[Start DATA EXTRACT]

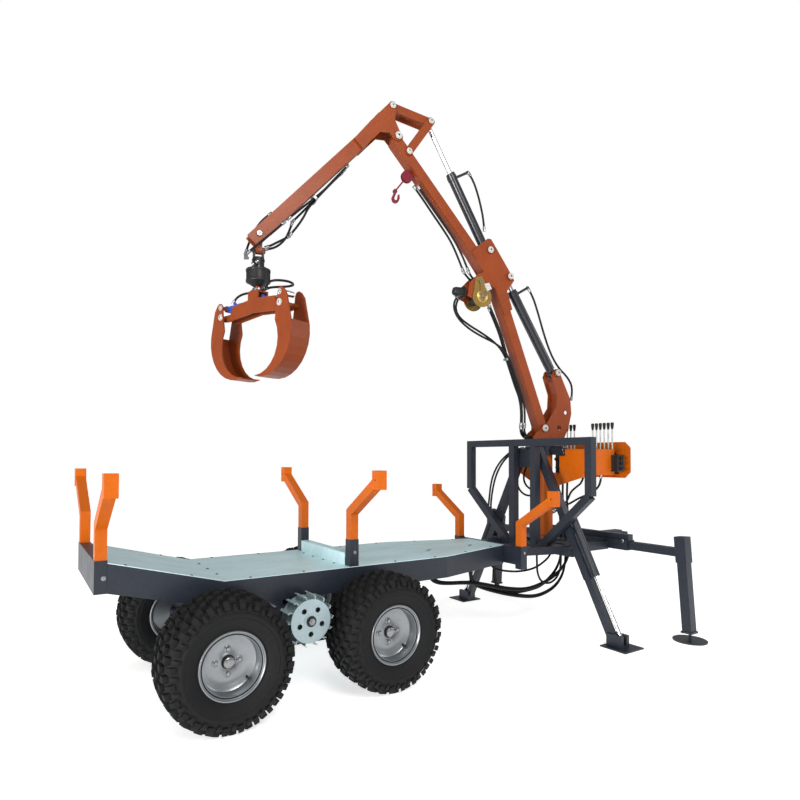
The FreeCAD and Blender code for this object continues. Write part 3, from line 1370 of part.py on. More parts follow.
def load_hook():
    """Snatch block under the boom's end, with a short rope and its hook."""
    centre = boom_point("pulley_along", "pulley_drop")
    sag = "elbow_inset * pulley_along / sqrt((elbow_out - knee_out)^2 + (elbow_up - knee_up)^2)"
    lug = beam("XZ", boom_point("pulley_along", "boom_depth / 2 + 2 * seat_gap + " + sag), centre, "30",
               ("-pulley_half", "pulley_half"))
    sheave = pin(*centre, half="pulley_half", radius="pulley_radius")
    sides = cheek_discs(*centre, radius="pulley_radius + 5", inner="pulley_half", length="4")
    rope = beam("XZ", centre, ("hook_out", "hook_up"), "2 * rope_radius", ("-rope_radius", "rope_radius"))
    eye = pin("hook_out", "hook_up", "hook_half", "14")
    curve = [
        ("hook_out + 6", "hook_up - 8"),
        ("hook_out + 23", "hook_up - 46"),
        ("hook_out + 18", "hook_up - 68"),
        ("hook_out", "hook_up - 78"),
        ("hook_out - 20", "hook_up - 70"),
        ("hook_out - 31", "hook_up - 46"),
        ("hook_out - 29", "hook_up - 18"),
        ("hook_out - 21", "hook_up - 20"),
        ("hook_out - 18", "hook_up - 44"),
        ("hook_out - 10", "hook_up - 58"),
        ("hook_out + 2", "hook_up - 60"),
        ("hook_out + 8", "hook_up - 50"),
        ("hook_out - 8", "hook_up - 10"),
    ]
    hook = plate("XZ", curve, "-hook_half", "hook_half")
    crane(join(lug, sheave, *sides, rope, eye, hook), "load_hook")


# ----------------------------------------------------------------------- hoses

def bent_tube(points, radius):
    """A tube through points: straight runs joined by tangent arcs, whose radii are printed."""
    edges = []
    last = points[0]
    bends = []
    for before, corner, after in zip(points, points[1:], points[2:]):
        back = before - corner
        onward = after - corner
        reach = 0.45 * min(back.Length, onward.Length)
        turn = math.pi - back.getAngle(onward)
        bend = reach / math.tan(turn / 2)
        back.normalize()
        onward.normalize()
        inward = back + onward
        inward.normalize()
        first = corner + back * reach
        second = corner + onward * reach
        middle = corner + inward * (bend / math.cos(turn / 2) - bend)
        edges.append(Part.LineSegment(last, first).toShape())
        edges.append(Part.Arc(first, middle, second).toShape())
        bends.append(round(bend))
        last = second
    edges.append(Part.LineSegment(last, points[-1]).toShape())
    path = Part.Wire(edges)
    start = Part.Wire([Part.makeCircle(radius, points[0], points[1] - points[0])])
    tube = path.makePipeShell([start], True, True)
    section = math.pi * radius ** 2
    print("hose bends", bends, "length", round(path.Length), "volume ratio",
          round(tube.Volume / (section * path.Length), 3))
    return tube


def hose_set(anchor, routes):
    """Hoses drawn through points (out, across, up) reckoned from an anchor."""
    base = FreeCAD.Vector(value(anchor[0]), 0, value(anchor[1]))
    tubes = []
    for route in routes:
        points = [base + FreeCAD.Vector(*spot) for spot in route]
        tubes.append(bent_tube(points, value("hose_radius")))
    thing = doc.addObject("Part::Feature", "hoses")
    thing.Shape = Part.makeCompound(tubes)
    return thing


def hoses():
    """Hydraulic hoses of the crane, each set riding on the piece that holds it."""
    crane(hose_set(("tip_pin_out", "tip_pin_up"), JIB_HOSES), "hoses_jib")
    crane(hose_set(("tip_pin_out", "tip_pin_up"), HANGER_HOSES), "hoses_hanger")
    crane(hose_set(("knee_out", "knee_up"), BOOM_HOSES), "hoses_boom")
    crane(hose_set(("fold_foot_out", "fold_foot_up"), FOLD_HOSES), "hose_fold")
    crane(hose_set(("lift_foot_out", "lift_foot_up"), LIFT_HOSES), "hose_lift")


# --------------------------------------------------------------------- grapple

def hanger():
    """Link that hangs from the jib's fork, with a cross pin at its foot."""
    eye = pin("tip_pin_out", "tip_pin_up", "hanger_half_width", "boss_radius")
    stem = block(("tip_pin_out - hanger_half_width", "tip_pin_out + hanger_half_width"),
                 ("-hanger_half_width", "hanger_half_width"), (HANGER_PIN, "tip_pin_up"))
    foot = rod("X", ("0", HANGER_PIN), "tip_pin_out - hanger_half_width",
               "tip_pin_out + hanger_half_width", "hanger_half_width")
    bore = pin("tip_pin_out", "tip_pin_up", "2 * hanger_half_width", "pin_radius + running_gap")
    cross = rod("X", ("0", HANGER_PIN), "tip_pin_out - 2 * hanger_half_width",
                "tip_pin_out + 2 * hanger_half_width", "jaw_pin_radius")
    crane(join(carve(join(eye, stem, foot), bore), cross), "hanger_link")


def rotator():
    """Hydraulic rotator: clevis, neck, ring and the cone under it."""
    spot = ("tip_pin_out", "0")
    body = rod("Z", spot, RING_BOTTOM, RING_TOP, "rotator_radius")
    neck = rod("Z", spot, RING_TOP + " - 1", ROTATOR_TOP, "rotator_neck_radius")
    cone = make("Part::Cone", Radius1="grapple_shaft_radius + 10", Radius2="rotator_radius",
                Height="rotator_cone")
    put(cone, *spot, ROTATOR_BOTTOM)
    gap = "hanger_half_width + 1"
    ears = []
    for sign in (1, -1):
        low = "tip_pin_out + (%s)" % gap if sign > 0 else "tip_pin_out - (%s) - hanger_cheek" % gap
        ears.append(block((low, "%s + hanger_cheek" % low), ("-hanger_half_width", "hanger_half_width"),
                          (ROTATOR_TOP + " - 20", HANGER_PIN + " + 18")))
    bore = rod("X", ("0", HANGER_PIN), "tip_pin_out - 3 * hanger_half_width",
               "tip_pin_out + 3 * hanger_half_width", "jaw_pin_radius + running_gap")
    crane(carve(join(body, neck, cone, *ears), bore), "rotator")


GRAPPLE_TURN = "rotation(vector(0; 0; 1); grapple_turn)"


def grapple(thing, name):
    """Set a piece drawn about the rotator's axis: X along the log, Y from jaw to jaw."""
    return finish(thing, name, "column_ahead + tip_pin_out * cos(180 - crane_swing)",
                  "tip_pin_out * sin(180 - crane_swing)", turn=GRAPPLE_TURN)


def grapple_frame():
    """Body of the grapple that turns under the rotator."""
    right_half = [
        ("grapple_neck_half", JAW_PIN_UP + " + 72"),
        ("jaw_pin - 78", JAW_PIN_UP + " + 58"),
        ("jaw_pin - 60", JAW_PIN_UP + " + 14"),
        ("jaw_pin + 14", JAW_PIN_UP + " + 12"),
        ("jaw_pin + 20", JAW_PIN_UP + " - 14"),
        ("jaw_pin", JAW_PIN_UP + " - 26"),
        ("jaw_pin - 40", JAW_PIN_UP + " - 30"),
        ("0", JAW_PIN_UP + " - 10"),
    ]
    outline = right_half + [("-(%s)" % across, up) for across, up in right_half[-2::-1]]
    low = "grapple_cheek_inner"
    high = "grapple_cheek_inner + grapple_cheek"
    shoulder = ROTATOR_BOTTOM + " - grapple_shaft"
    pieces = [plate("YZ", outline, *limits) for limits in both(low, high)]
    for limits in both(low, high):
        pieces.append(block(limits, ("-grapple_neck_half", "grapple_neck_half"),
                            (JAW_PIN_UP + " + 60", shoulder)))
    pieces.append(block(("-(%s)" % high, high), ("-grapple_neck_half", "grapple_neck_half"),
                        (shoulder + " - grapple_cap", shoulder)))
    pieces.append(rod("Z", ("0", "0"), shoulder + " - 1", ROTATOR_BOTTOM + " - seat_gap",
                      "grapple_shaft_radius"))
    end = "jaw_plate_inner + jaw_plate + 6"
    for sign in (1, -1):
        pieces.append(rod("X", ("%d * jaw_pin" % sign, JAW_PIN_UP), "-(%s)" % end, end, "jaw_pin_radius"))
    grapple(join(*pieces), "grapple_frame")


def arc_points(inset, drop, radius, first, last, steps):
    """Corners along an arc beside a jaw's pin, its centre inwards by inset and down by drop."""
    points = []
    for step in range(steps + 1):
        angle = first + (last - first) * step / steps
        points.append(("jaw_pin - %s + (%s) * cos(%s)" % (inset, radius, angle),
                       "%s - %s + (%s) * sin(%s)" % (JAW_PIN_UP, drop, radius, angle)))
    return points


def jaws():
    """Two curved jaws of plates and a bent shell, which close under a log."""
    outside = arc_points("shell_inset", "shell_inset", "shell_radius", 20, -105, 10)
    throat = arc_points("throat_inset", "throat_drop", "throat_radius", -90, 30, 8)
    ear = [
        ("jaw_pin - 24", JAW_PIN_UP),
        ("jaw_pin - 18", RAM_PIN_UP + " + 3"),
        ("jaw_pin - 6", RAM_PIN_UP + " + 23"),
        ("jaw_pin + 14", RAM_PIN_UP + " + 27"),
        ("jaw_pin + 34", RAM_PIN_UP + " + 15"),
        ("jaw_pin + 60", RAM_PIN_UP + " - 19"),
    ]
    shell_out = arc_points("shell_inset", "shell_inset", "shell_radius", 10, -100, 10)
    shell_in = arc_points("shell_inset", "shell_inset", "shell_radius - shell_thickness", -100, 10, 10)
    outer = "jaw_plate_inner + jaw_plate"
    for side_name, side in SIDES:
        marks = [("%d * (%s)" % (side, across), up) for across, up in ear + outside + throat]
        bend = [("%d * (%s)" % (side, across), up) for across, up in shell_out + shell_in]
        shell = plate("YZ", bend, "-jaw_plate_inner", "jaw_plate_inner")
        sides_here = [plate("YZ", marks, *limits) for limits in both("jaw_plate_inner", outer)]
        bore = rod("X", ("%d * jaw_pin" % side, JAW_PIN_UP), "-(%s)" % outer, outer,
                   "jaw_pin_radius + running_gap")
        whole = carve(join(shell, *sides_here), bore)
        ends = [("-(%s) - 5" % outer, outer + " + 5")]
        if side < 0:
            ends = both("jaw_plate_inner + 1", outer + " + 5")
        studs = [rod("X", ("%d * jaw_pin" % side, RAM_PIN_UP), low, high, "jaw_pin_radius")
                 for low, high in ends]
        grapple(join(whole, *studs), "jaw_%s" % side_name)


def grapple_cylinder():
    """Cylinder that spreads or closes the jaws' upper ends."""
    level = RAM_PIN_UP
    half = "grapple_barrel_radius + 4"
    back = "grapple_barrel_back"
    eye = rod("X", ("jaw_pin", level), "-(%s)" % half, half, "jaw_pin_radius + 8")
    shell = rod("Y", ("0", level), "-%s" % back, "jaw_pin - 16", "grapple_barrel_radius")
    hollow = rod("Y", ("0", level), "20 - %s" % back, "jaw_pin - 26", "grapple_barrel_radius - 4")
    throat = rod("Y", ("0", level), "-%s - 1" % back, "21 - %s" % back, "grapple_rod_radius + running_gap")
    bore = rod("X", ("jaw_pin", level), "-(%s) - 1" % half, "%s + 1" % half, "jaw_pin_radius + running_gap")
    grapple(carve(join(eye, shell), hollow, throat, bore), "grapple_barrel")
    stem = rod("Y", ("0", level), "-jaw_pin", "50 - %s" % back, "grapple_rod_radius")
    rod_eye = rod("X", ("-jaw_pin", level), "-(%s)" % half, half, "jaw_pin_radius + 6")
    grapple(join(stem, rod_eye), "grapple_rod")


wheels()
bogies()
rollers()
bed_frame()
deck()
middle_bolster()
stakes()
headboard()
subframe()
drawbar()
stabiliser_frame()
stabiliser_rams()
stabiliser_legs()
outriggers()
column()
slew_housing()
console()
valves()
kingpost()
main_boom()
links()
jib()
crane_cylinder("lift", ("lift_foot_out", "lift_foot_up"), ("lift_eye_out", "lift_eye_up"))
crane_cylinder("fold", ("fold_foot_out", "fold_foot_up"), ("crank_pin_out", "crank_pin_up"))
winch()
load_hook()
hoses()
hanger()
rotator()
grapple_frame()
jaws()
grapple_cylinder()

doc.recompute()
faults = [item.Label for item in doc.Objects if "Invalid" in item.State or "Error" in item.State]
for item in PARTS:
    if item.Shape.isNull() or not item.Shape.isValid():
        faults.append(item.Label)
if faults:
    raise RuntimeError("failed: " + ", ".join(faults))
os.makedirs("parts", exist_ok=True)
for item in PARTS:
    item.Shape.exportStep("parts/%s.step" % item.Label)
    print(item.Label, len(item.Shape.Solids), round(item.Shape.Volume / 1000), "cm3")
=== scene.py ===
"""Look of the timber trailer: materials, tread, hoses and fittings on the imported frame."""
import json
import math

import bmesh
import bpy
from mathutils import Matrix, Vector


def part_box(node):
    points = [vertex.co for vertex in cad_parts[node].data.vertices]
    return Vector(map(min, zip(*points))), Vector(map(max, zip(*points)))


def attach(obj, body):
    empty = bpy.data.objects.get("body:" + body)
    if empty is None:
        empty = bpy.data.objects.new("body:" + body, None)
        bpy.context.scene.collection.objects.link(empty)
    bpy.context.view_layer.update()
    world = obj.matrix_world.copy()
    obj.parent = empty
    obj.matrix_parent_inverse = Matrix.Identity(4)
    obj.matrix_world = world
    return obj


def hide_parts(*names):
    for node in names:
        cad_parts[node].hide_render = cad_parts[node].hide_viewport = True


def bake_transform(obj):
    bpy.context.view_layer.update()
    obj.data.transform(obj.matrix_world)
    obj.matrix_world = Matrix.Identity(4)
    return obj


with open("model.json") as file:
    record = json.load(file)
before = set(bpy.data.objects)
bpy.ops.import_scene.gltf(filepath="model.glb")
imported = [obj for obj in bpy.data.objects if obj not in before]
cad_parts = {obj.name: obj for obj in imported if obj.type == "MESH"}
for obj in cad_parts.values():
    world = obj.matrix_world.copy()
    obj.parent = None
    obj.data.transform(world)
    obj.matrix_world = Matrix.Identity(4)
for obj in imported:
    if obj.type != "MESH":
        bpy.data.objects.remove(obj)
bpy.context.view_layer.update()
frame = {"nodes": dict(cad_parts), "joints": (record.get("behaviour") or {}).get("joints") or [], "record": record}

NODES = frame["nodes"]
JOINTS = {joint["name"]: joint for joint in frame["joints"]}
SLOT_OF = {entry["node"]: entry["material_slot"] for entry in frame["record"]["subparts"]}
MM = 0.001
UP = Vector((0, 0, 1))
ROWX = Vector((1, 0, 0))
LEFT = Vector((0, 1, 0))
SIDES = (("left", 1), ("right", -1))
WHEELS = [(side + "_" + end, sign) for side, sign in SIDES for end in ("front", "rear")]


# ------------------------------------------------------------------------ places

def pivot(joint):
    """Where a joint turns, in metres."""
    return Vector(JOINTS[joint]["pos_m"])


def box(node):
    """Lowest and highest corner of a node at rest, in metres."""
    low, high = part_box(node)
    return Vector(low), Vector(high)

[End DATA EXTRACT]

■ REQUIRED TASK ■
From the line with "doc.recompute()" through the line with "zip(*points))), Vector(map(max, zip(*points)))", set down every line exactly and nothing besides.

■ TASK OUTPUT ■
doc.recompute()
faults = [item.Label for item in doc.Objects if "Invalid" in item.State or "Error" in item.State]
for item in PARTS:
    if item.Shape.isNull() or not item.Shape.isValid():
        faults.append(item.Label)
if faults:
    raise RuntimeError("failed: " + ", ".join(faults))
os.makedirs("parts", exist_ok=True)
for item in PARTS:
    item.Shape.exportStep("parts/%s.step" % item.Label)
    print(item.Label, len(item.Shape.Solids), round(item.Shape.Volume / 1000), "cm3")
=== scene.py ===
"""Look of the timber trailer: materials, tread, hoses and fittings on the imported frame."""
import json
import math

import bmesh
import bpy
from mathutils import Matrix, Vector


def part_box(node):
    points = [vertex.co for vertex in cad_parts[node].data.vertices]
    return Vector(map(min, zip(*points))), Vector(map(max, zip(*points)))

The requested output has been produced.